高圆圆慢慢坐起身,薄被滑落,露出布满痕迹的肩背。她没有立刻去遮掩,只是静静地看了他一会儿。晨曦微光中,沈遂之脸上那种狂暴的躁郁似乎消散了许多,取而代之的是一种深重的疲惫,以及疲惫之下,一点点重新浮现的、属于他本人的、沉静的轮廓。

她悄无声息地下床,捡起散落在地上的衣物,一件件穿好。动作从容,没有留恋,也没有怨怼。

沈遂之侧过头,看着她窈窕的背影,喉结滚动了一下,想说什么,却一时失语。

高圆圆穿好最后一件外套,走到门口,手搭在门把上,停顿了片刻。她没有回头,只是轻声说:“天亮了。我该走了。保重。”

说完,她拉开房门,走了出去,轻轻将门带上。没有告别,没有约定,如同她来时一样突然,一样安静。

房间里彻底安静下来。只有沈遂之自己的呼吸声,以及窗外逐渐清晰的鸟鸣。

他躺在那里,看着天花板。身体是疲惫的,甚至有些酸痛,但内心那片喧嚣的迷雾,却似乎真的被昨夜那场激烈到近乎野蛮的“驱魔”仪式,驱散了不少。那些盘踞不去的角色幽灵暂时退却,留下了一片近乎真空的、却也无比清晰的寂静。

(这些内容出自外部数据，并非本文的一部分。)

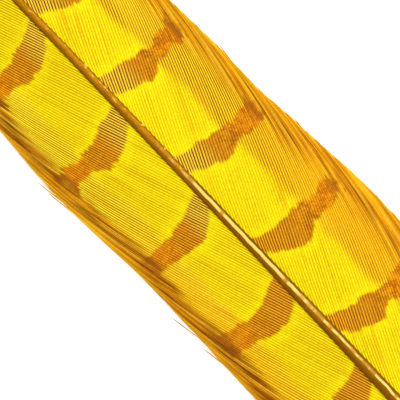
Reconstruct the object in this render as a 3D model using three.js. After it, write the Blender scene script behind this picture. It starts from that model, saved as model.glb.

他缓缓抬起手,覆盖住自己的眼睛。高圆圆……她用一种近乎残酷的冷静和纵容,帮助他完成了一次精神上的“呕吐”,将积压的混乱倾泻而出。她什么也没要,甚至没有试图留下任何情感的牵绊,只是来,见证他的崩溃,容纳他的狂暴,然后在天亮前离开。

沈遂之的胸腔里,涌起一种极其复杂的情绪,有释放后的虚脱,有对高圆圆的感激与歉疚,也有一种更深沉的、对自身状态的清醒认知——他不能再这样被角色无限度地吞噬了。他需要更坚固的自我内核,需要更清晰地将“沈遂之”与“角色”区隔开。

窗外,九寨沟新的一天开始了。剧组很快又会运转起来,医院的刘亦菲可能即将出院,远方的《断背山》和《我脑中的橡皮擦》正在等待命运的揭晓。而沈遂之,在这个混乱又澄澈的清晨,终于感觉那个四处漂泊、满载负荷的灵魂,短暂地、真实地,落回了自己这具伤痕累累却依然温热的躯体里。

他放下手,眼神恢复了平日的沉静,只是那沉静深处,多了一丝历经风暴洗礼后的、冰冷的锐利。该收拾残局,继续前进了。无论是戏里的江湖,还是戏外的人生。